Parenting, Time Management, Uncategorized

Be Productive While You Wait

This week is going to be a good week. I can feel it in my bones. I am determined to be productive. I am going to write a paper, or at least start one. I am going to write several blog posts and read an entire book.

And I am determined to not won’t let parenting duties stop me. I will be effective in every area of my life, starting tonight, even while I sit in my car and wait for my son’s basketball practice to end.

I used to hate waiting for my teenager. Sitting in my tiny gas efficient car seemed like a waste of time. But not anymore. I know how to turn waiting into the most productive time of my day. And if you’re prepared, you can too.

Here are a few tips to make waiting worth your while.

  1. Keep your goals on you. I carry my phone and iPad most places so I have my to-do list with me at all times. (Hint-hint… the Success Wizard App is great for this. I know what exactly what I need to be working on and why.)
  2. Carry a book. If you’re in school and have texts to read or if you have a page-turner you haven’t been able to make time for, there’s no time like the time you spend waiting!
  3. Go analogue. The WiFi in most places may not have a wide enough reach, so if you’ll be waiting in a parking lot, carry a pen and paper. If you need to free-write or brainstorm, a notebook is all you need.
  4. Wind down. If you’ve been working all day, take a break. Meditate. Journal. Nap. I can’t tell you how many times I’ve adjusted my seat, locked the doors and gotten a quick twenty minute rest while waiting for my son to finish a practice or a class.
  5. Have a little fun. If your child’s rehearsal or sports practice is the only time you’ll get to yourself before bed, savor it. Read something just for fun, watch a YouTube video, get in a favorite show on your Netflix app.

Just remember, it doesn’t matter what you do as long as you take advantage of your wait.

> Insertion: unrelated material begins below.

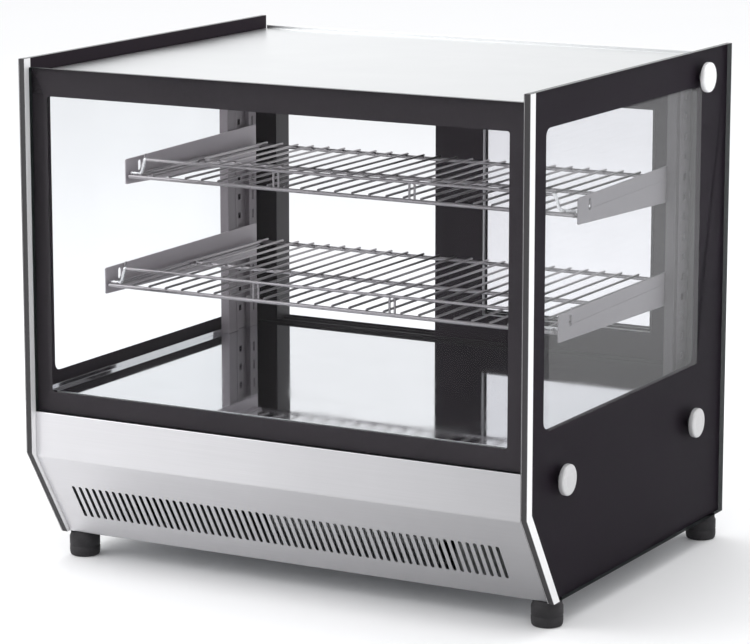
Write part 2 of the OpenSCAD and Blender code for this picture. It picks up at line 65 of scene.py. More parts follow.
# ---------------------------------------------------------------- material helpers
class Tree:
    """A material's node tree with short calls for the nodes used here."""
    def __init__(self, name):
        self.m = bpy.data.materials.new(name)
        self.m.use_nodes = True
        self.t = self.m.node_tree
        self.t.nodes.clear()
        self.out = self.t.nodes.new("ShaderNodeOutputMaterial")
        self.obj = self.t.nodes.new("ShaderNodeTexCoord").outputs["Object"]

    def n(self, kind, **sockets):
        node = self.t.nodes.new(kind)
        for k, v in sockets.items():
            key = int(k[1:]) if k[0] == "i" and k[1:].isdigit() else k.replace("_", " ")
            self.put(node.inputs[key], v)
        return node

    def put(self, sock, v):
        if isinstance(v, bpy.types.NodeSocket):
            self.t.links.new(v, sock)
        elif hasattr(sock.default_value, "__len__") and isinstance(v, (tuple, list)) and len(sock.default_value) == 4 and len(v) == 3:
            sock.default_value = (*v, 1.0)
        else:
            sock.default_value = v

    def scaled(self, s):
        return self.n("ShaderNodeMapping", Vector=self.obj, Scale=s).outputs[0]

    def noise(self, scale, vec=None, detail=3.0, rough=0.5, distortion=0.0):
        return self.n("ShaderNodeTexNoise", Vector=vec or self.obj, Scale=scale, Detail=detail, Roughness=rough,
                      Distortion=distortion).outputs["Fac"]

    def ramp(self, fac, stops):
        r = self.n("ShaderNodeValToRGB", Fac=fac)
        e = r.color_ramp.elements
        while len(e) < len(stops):
            e.new(0.5)
        for el, (p, c) in zip(e, stops):
            el.position = p
            el.color = (*c, 1.0) if isinstance(c, (tuple, list)) else (c, c, c, 1.0)
        return r.outputs[0]

    def span(self, v, a, b, c, d):
        return self.n("ShaderNodeMapRange", i0=v, i1=a, i2=b, i3=c, i4=d).outputs[0]

    def math(self, op, a, b=0.0):
        node = self.t.nodes.new("ShaderNodeMath")
        node.operation = op
        self.put(node.inputs[0], a)
        self.put(node.inputs[1], b)
        return node.outputs[0]

    def mix(self, fac, a, b):
        node = self.t.nodes.new("ShaderNodeMix")
        node.data_type = "RGBA"
        self.put(node.inputs[0], fac)
        self.put(node.inputs[6], a)
        self.put(node.inputs[7], b)
        return node.outputs[2]

    def bump(self, height, strength, dist, normal=None):
        b = self.n("ShaderNodeBump", Strength=strength, Distance=dist, Height=height)
        if normal is not None:
            self.put(b.inputs["Normal"], normal)
        return b.outputs[0]

    def done(self, shader):
        self.t.links.new(shader, self.out.inputs["Surface"])
        return self.m

    def fade(self, col, painted_light_ramp, axis=0):
        """Painted light and shade: the colour scaled from the third number of the ramp to the fourth as the place
        along an axis runs from the first number to the second, so one end reads lit and the other shaded.
        """
        place = self.n("ShaderNodeSeparateXYZ", i0=self.obj).outputs[axis]
        sc = self.t.nodes.new("ShaderNodeVectorMath")
        sc.operation = "SCALE"
        self.put(sc.inputs[0], col)
        self.put(sc.inputs["Scale"], self.span(place, *painted_light_ramp))
        return sc.outputs[0]

    def pbr(self, color, rough, normal=None, metal=0.0, **kw):
        p = self.n("ShaderNodeBsdfPrincipled", Base_Color=color, Roughness=rough, Metallic=metal)
        if normal is not None:
            self.put(p.inputs["Normal"], normal)
        for k, v in kw.items():
            self.put(p.inputs[k.replace("_", " ")], v)
        return p.outputs[0]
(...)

Wasting time is the enemy of productivity. Let’s be intentional with every movement.

Parenting, Time Management, Uncategorized

Failing at Morning Routines

This post will be published around the time my teenager and I are stumbling out of the house for the first day of school. There will be faint whiffs of excitement, a lot whining, and some yelling. The yelling will be from me.

I am always late. No matter where I go. I am late – running through the door at eight for work, sneaking in through the back doors at church, waving across the room at chatting friends who have been waiting for at least five minutes. I try. I really do, but my efforts never pan out.

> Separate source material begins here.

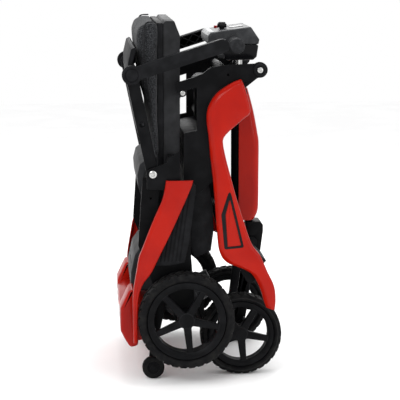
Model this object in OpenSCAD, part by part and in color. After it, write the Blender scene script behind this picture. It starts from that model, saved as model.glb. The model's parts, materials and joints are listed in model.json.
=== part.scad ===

For months I have been obsessed with morning routines. I watch youtube videos and listen to podcasts. I read blog posts. I even read Hal Elrod’s Miracle Morning. The problem is, I can never stick to the routine. Sure, I do great at first: lunches packed the night before, clothes laid out and ironed, breakfast prepared and ready to go, morning meetings with myself over coffee… and then I fall off. Game of Thrones comes on, someone calls, or I fall asleep on the couch, and then nothing gets done. The next morning I find myself once again scrambling to get out the door ten minutes too late.

The good thing about a new school year is that gives me and my son a chance for a new start. Maybe this time it’ll work. The Miracle Morning works, planning ahead of time works. It’s me that’s a problem and I’ve got no choice but to get it together. I’m tired of fighting with myself every morning. It’s getting me nowhere, and definitely not anywhere on time.


Let Go… Slowly but Surely

I thought I was doing better…

It’s true that I failed to meet my exercise goals last week, but I am happy with the two mornings I crawled out of bed and onto the floor to do yoga. (I skipped downward dog, though. The backs of my legs hate the downward dog.)

And it’s true that I ate less crap than normal, even though I binged during the holiday. I also didn’t eat the food I prepped for workday lunches and met none of my schoolwork goals.

However, those failings aren’t the worst of it. My son has gone and left me to embark on his own vacation. I should have been selflessly thrilled about it. He deserves a great summer. He deserves his own experiences. But I still found myself scared to death of letting him go.

He’s fifteen, and lately, every separation feels like a foreshadow of what’s to come. One day he will leave for college, then for his own career, and then possibly for his own family. He will leave. He will leave. He will leave. He’s been warning me about it since he was seven. He was in the second grade when he told me that God did not call him to live in the town we live in. The news was delivered with confidence, and he’s been adamant about it since.

There’s no reason to judge me. I know I need a better attitude about my child growing up. I don’t have a choice. Therefore, I will try to find comfort in knowing that I have someone to lean on. While the world may be unsafe, God is real. My son may make mistakes, but God is real. He may get his feelings hurt, but God is real. And the same God that keeps me, keeps him. I will trust God, and that’s all there is to it.